[START OF Given entries]

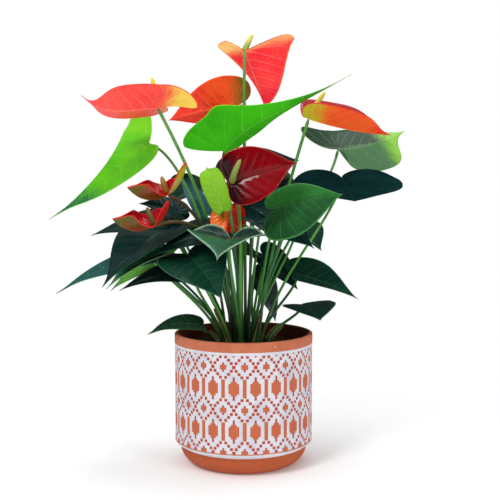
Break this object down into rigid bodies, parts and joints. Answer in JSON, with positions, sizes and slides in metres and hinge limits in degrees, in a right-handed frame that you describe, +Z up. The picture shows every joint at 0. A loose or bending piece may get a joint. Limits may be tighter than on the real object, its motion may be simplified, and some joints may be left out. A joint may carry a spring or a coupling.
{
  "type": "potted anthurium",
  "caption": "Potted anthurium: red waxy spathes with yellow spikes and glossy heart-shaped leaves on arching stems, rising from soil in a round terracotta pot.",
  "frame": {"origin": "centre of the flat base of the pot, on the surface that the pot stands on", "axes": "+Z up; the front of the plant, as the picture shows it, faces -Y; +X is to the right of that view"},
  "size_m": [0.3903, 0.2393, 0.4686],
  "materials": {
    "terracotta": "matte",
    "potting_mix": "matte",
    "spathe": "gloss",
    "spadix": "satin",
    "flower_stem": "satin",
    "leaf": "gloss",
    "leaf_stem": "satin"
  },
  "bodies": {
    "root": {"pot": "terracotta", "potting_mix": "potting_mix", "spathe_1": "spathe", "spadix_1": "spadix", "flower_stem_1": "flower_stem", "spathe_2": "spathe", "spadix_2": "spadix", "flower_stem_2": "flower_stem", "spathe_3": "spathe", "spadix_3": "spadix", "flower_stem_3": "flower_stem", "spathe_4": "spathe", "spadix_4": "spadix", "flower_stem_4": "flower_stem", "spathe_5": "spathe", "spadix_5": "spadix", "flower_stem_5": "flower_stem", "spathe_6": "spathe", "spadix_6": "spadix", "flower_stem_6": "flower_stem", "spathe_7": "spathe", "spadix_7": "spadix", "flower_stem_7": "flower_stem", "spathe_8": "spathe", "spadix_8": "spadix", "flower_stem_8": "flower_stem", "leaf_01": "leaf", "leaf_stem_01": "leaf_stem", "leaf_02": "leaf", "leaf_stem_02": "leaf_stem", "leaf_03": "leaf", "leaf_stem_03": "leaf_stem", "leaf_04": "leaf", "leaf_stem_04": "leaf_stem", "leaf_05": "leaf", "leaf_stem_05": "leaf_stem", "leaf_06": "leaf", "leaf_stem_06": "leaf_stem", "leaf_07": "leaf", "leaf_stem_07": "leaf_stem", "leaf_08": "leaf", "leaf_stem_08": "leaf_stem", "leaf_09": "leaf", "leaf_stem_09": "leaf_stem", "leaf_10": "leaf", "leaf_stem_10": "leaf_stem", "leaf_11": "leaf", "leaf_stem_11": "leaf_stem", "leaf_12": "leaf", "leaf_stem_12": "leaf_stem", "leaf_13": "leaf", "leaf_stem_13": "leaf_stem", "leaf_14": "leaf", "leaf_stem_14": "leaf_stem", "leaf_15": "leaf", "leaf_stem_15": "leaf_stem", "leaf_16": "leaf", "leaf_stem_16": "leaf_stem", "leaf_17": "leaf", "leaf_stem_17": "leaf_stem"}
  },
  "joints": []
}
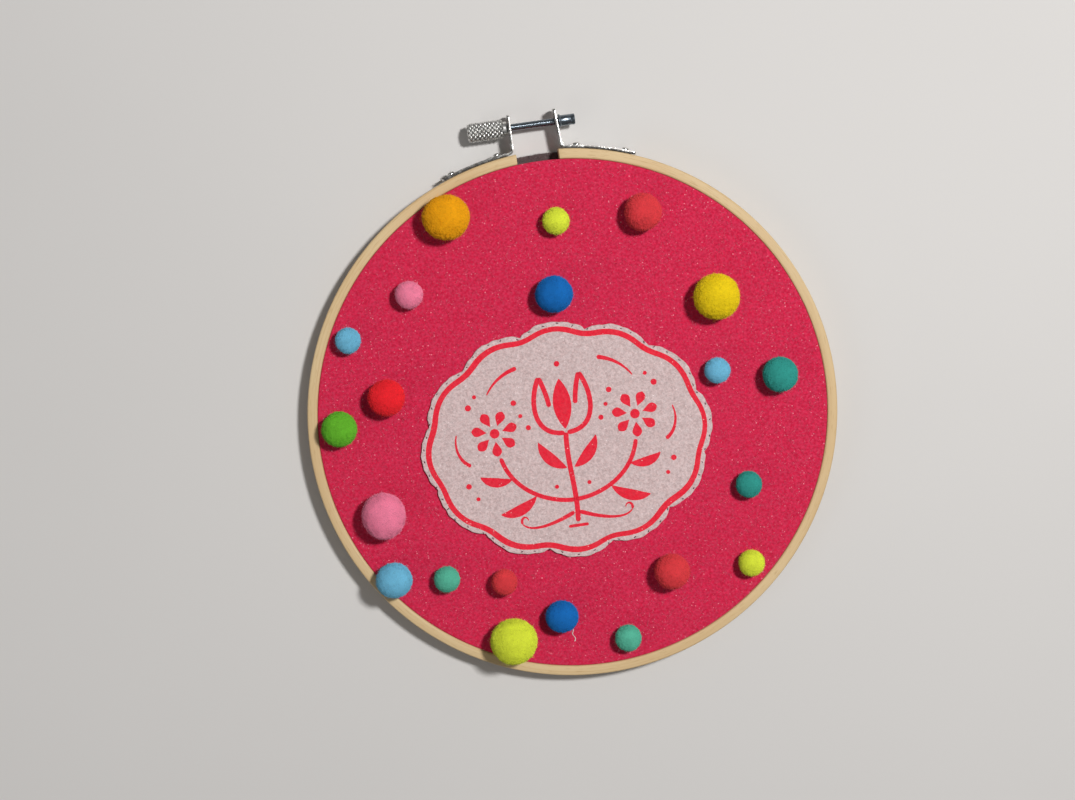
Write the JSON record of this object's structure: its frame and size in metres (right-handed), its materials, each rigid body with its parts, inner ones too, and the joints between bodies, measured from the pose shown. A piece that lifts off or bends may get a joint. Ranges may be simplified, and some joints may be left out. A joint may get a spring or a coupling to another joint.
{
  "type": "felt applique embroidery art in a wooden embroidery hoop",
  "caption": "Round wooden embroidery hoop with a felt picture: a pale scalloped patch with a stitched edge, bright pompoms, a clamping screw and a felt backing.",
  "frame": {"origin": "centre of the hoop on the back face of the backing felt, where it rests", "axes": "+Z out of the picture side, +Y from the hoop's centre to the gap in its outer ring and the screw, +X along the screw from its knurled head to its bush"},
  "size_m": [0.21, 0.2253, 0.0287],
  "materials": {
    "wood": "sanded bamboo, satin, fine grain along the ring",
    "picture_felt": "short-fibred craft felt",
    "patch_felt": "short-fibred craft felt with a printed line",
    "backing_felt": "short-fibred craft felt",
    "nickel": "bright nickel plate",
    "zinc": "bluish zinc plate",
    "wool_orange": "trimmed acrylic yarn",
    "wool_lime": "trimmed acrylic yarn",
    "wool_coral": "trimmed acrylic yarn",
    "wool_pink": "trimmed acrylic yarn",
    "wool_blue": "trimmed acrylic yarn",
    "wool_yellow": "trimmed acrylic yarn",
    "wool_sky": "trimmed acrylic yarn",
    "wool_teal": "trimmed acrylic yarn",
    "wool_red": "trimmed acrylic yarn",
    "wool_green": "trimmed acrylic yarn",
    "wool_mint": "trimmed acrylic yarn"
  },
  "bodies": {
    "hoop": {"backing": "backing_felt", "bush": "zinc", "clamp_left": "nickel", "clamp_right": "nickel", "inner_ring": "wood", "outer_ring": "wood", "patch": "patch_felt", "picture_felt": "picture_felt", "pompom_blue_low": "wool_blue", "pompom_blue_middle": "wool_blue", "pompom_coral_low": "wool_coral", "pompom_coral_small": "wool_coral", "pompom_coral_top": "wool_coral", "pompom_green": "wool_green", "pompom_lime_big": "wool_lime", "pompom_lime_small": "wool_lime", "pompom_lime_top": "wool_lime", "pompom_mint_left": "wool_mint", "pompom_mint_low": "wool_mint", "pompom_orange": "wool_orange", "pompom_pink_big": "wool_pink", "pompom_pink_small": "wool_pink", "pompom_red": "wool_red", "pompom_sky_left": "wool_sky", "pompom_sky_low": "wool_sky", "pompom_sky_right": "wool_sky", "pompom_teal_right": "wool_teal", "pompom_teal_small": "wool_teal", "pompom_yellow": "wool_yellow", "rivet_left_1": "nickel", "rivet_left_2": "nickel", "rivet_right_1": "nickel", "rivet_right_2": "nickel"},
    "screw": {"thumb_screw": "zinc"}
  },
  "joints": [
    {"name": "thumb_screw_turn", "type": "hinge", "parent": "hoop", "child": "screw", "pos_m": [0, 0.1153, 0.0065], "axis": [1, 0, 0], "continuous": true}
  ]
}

[END OF Given entries]

What is needed: Write out every entry again exactly, please, with nothing missing.

Response to this task:
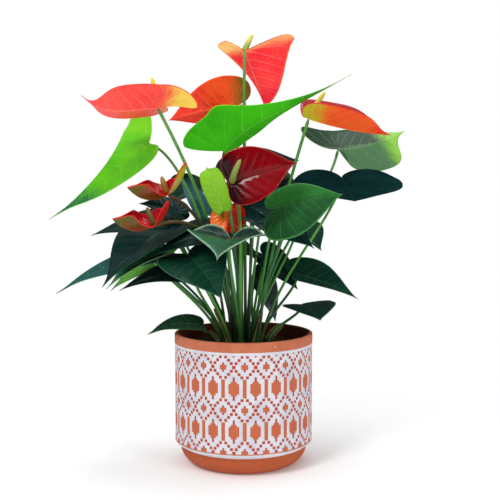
Break this object down into rigid bodies, parts and joints. Answer in JSON, with positions, sizes and slides in metres and hinge limits in degrees, in a right-handed frame that you describe, +Z up. The picture shows every joint at 0. A loose or bending piece may get a joint. Limits may be tighter than on the real object, its motion may be simplified, and some joints may be left out. A joint may carry a spring or a coupling.
{
  "type": "potted anthurium",
  "caption": "Potted anthurium: red waxy spathes with yellow spikes and glossy heart-shaped leaves on arching stems, rising from soil in a round terracotta pot.",
  "frame": {"origin": "centre of the flat base of the pot, on the surface that the pot stands on", "axes": "+Z up; the front of the plant, as the picture shows it, faces -Y; +X is to the right of that view"},
  "size_m": [0.3903, 0.2393, 0.4686],
  "materials": {
    "terracotta": "matte",
    "potting_mix": "matte",
    "spathe": "gloss",
    "spadix": "satin",
    "flower_stem": "satin",
    "leaf": "gloss",
    "leaf_stem": "satin"
  },
  "bodies": {
    "root": {"pot": "terracotta", "potting_mix": "potting_mix", "spathe_1": "spathe", "spadix_1": "spadix", "flower_stem_1": "flower_stem", "spathe_2": "spathe", "spadix_2": "spadix", "flower_stem_2": "flower_stem", "spathe_3": "spathe", "spadix_3": "spadix", "flower_stem_3": "flower_stem", "spathe_4": "spathe", "spadix_4": "spadix", "flower_stem_4": "flower_stem", "spathe_5": "spathe", "spadix_5": "spadix", "flower_stem_5": "flower_stem", "spathe_6": "spathe", "spadix_6": "spadix", "flower_stem_6": "flower_stem", "spathe_7": "spathe", "spadix_7": "spadix", "flower_stem_7": "flower_stem", "spathe_8": "spathe", "spadix_8": "spadix", "flower_stem_8": "flower_stem", "leaf_01": "leaf", "leaf_stem_01": "leaf_stem", "leaf_02": "leaf", "leaf_stem_02": "leaf_stem", "leaf_03": "leaf", "leaf_stem_03": "leaf_stem", "leaf_04": "leaf", "leaf_stem_04": "leaf_stem", "leaf_05": "leaf", "leaf_stem_05": "leaf_stem", "leaf_06": "leaf", "leaf_stem_06": "leaf_stem", "leaf_07": "leaf", "leaf_stem_07": "leaf_stem", "leaf_08": "leaf", "leaf_stem_08": "leaf_stem", "leaf_09": "leaf", "leaf_stem_09": "leaf_stem", "leaf_10": "leaf", "leaf_stem_10": "leaf_stem", "leaf_11": "leaf", "leaf_stem_11": "leaf_stem", "leaf_12": "leaf", "leaf_stem_12": "leaf_stem", "leaf_13": "leaf", "leaf_stem_13": "leaf_stem", "leaf_14": "leaf", "leaf_stem_14": "leaf_stem", "leaf_15": "leaf", "leaf_stem_15": "leaf_stem", "leaf_16": "leaf", "leaf_stem_16": "leaf_stem", "leaf_17": "leaf", "leaf_stem_17": "leaf_stem"}
  },
  "joints": []
}
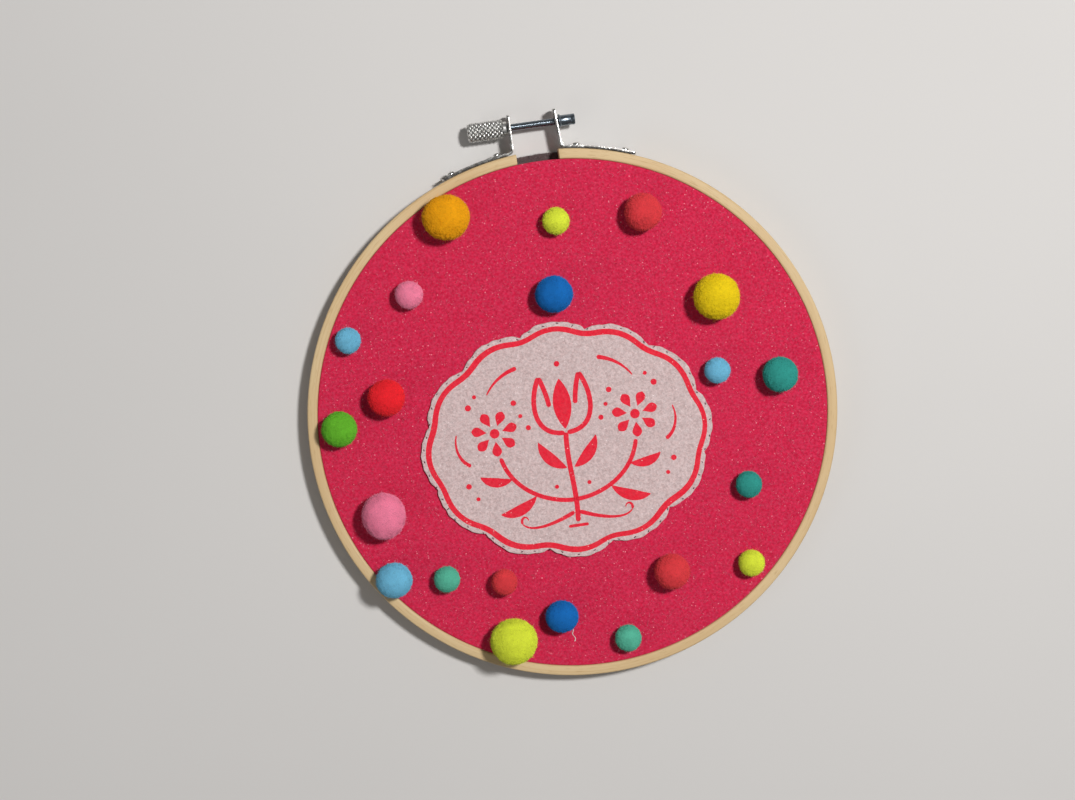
Write the JSON record of this object's structure: its frame and size in metres (right-handed), its materials, each rigid body with its parts, inner ones too, and the joints between bodies, measured from the pose shown. A piece that lifts off or bends may get a joint. Ranges may be simplified, and some joints may be left out. A joint may get a spring or a coupling to another joint.
{
  "type": "felt applique embroidery art in a wooden embroidery hoop",
  "caption": "Round wooden embroidery hoop with a felt picture: a pale scalloped patch with a stitched edge, bright pompoms, a clamping screw and a felt backing.",
  "frame": {"origin": "centre of the hoop on the back face of the backing felt, where it rests", "axes": "+Z out of the picture side, +Y from the hoop's centre to the gap in its outer ring and the screw, +X along the screw from its knurled head to its bush"},
  "size_m": [0.21, 0.2253, 0.0287],
  "materials": {
    "wood": "sanded bamboo, satin, fine grain along the ring",
    "picture_felt": "short-fibred craft felt",
    "patch_felt": "short-fibred craft felt with a printed line",
    "backing_felt": "short-fibred craft felt",
    "nickel": "bright nickel plate",
    "zinc": "bluish zinc plate",
    "wool_orange": "trimmed acrylic yarn",
    "wool_lime": "trimmed acrylic yarn",
    "wool_coral": "trimmed acrylic yarn",
    "wool_pink": "trimmed acrylic yarn",
    "wool_blue": "trimmed acrylic yarn",
    "wool_yellow": "trimmed acrylic yarn",
    "wool_sky": "trimmed acrylic yarn",
    "wool_teal": "trimmed acrylic yarn",
    "wool_red": "trimmed acrylic yarn",
    "wool_green": "trimmed acrylic yarn",
    "wool_mint": "trimmed acrylic yarn"
  },
  "bodies": {
    "hoop": {"backing": "backing_felt", "bush": "zinc", "clamp_left": "nickel", "clamp_right": "nickel", "inner_ring": "wood", "outer_ring": "wood", "patch": "patch_felt", "picture_felt": "picture_felt", "pompom_blue_low": "wool_blue", "pompom_blue_middle": "wool_blue", "pompom_coral_low": "wool_coral", "pompom_coral_small": "wool_coral", "pompom_coral_top": "wool_coral", "pompom_green": "wool_green", "pompom_lime_big": "wool_lime", "pompom_lime_small": "wool_lime", "pompom_lime_top": "wool_lime", "pompom_mint_left": "wool_mint", "pompom_mint_low": "wool_mint", "pompom_orange": "wool_orange", "pompom_pink_big": "wool_pink", "pompom_pink_small": "wool_pink", "pompom_red": "wool_red", "pompom_sky_left": "wool_sky", "pompom_sky_low": "wool_sky", "pompom_sky_right": "wool_sky", "pompom_teal_right": "wool_teal", "pompom_teal_small": "wool_teal", "pompom_yellow": "wool_yellow", "rivet_left_1": "nickel", "rivet_left_2": "nickel", "rivet_right_1": "nickel", "rivet_right_2": "nickel"},
    "screw": {"thumb_screw": "zinc"}
  },
  "joints": [
    {"name": "thumb_screw_turn", "type": "hinge", "parent": "hoop", "child": "screw", "pos_m": [0, 0.1153, 0.0065], "axis": [1, 0, 0], "continuous": true}
  ]
}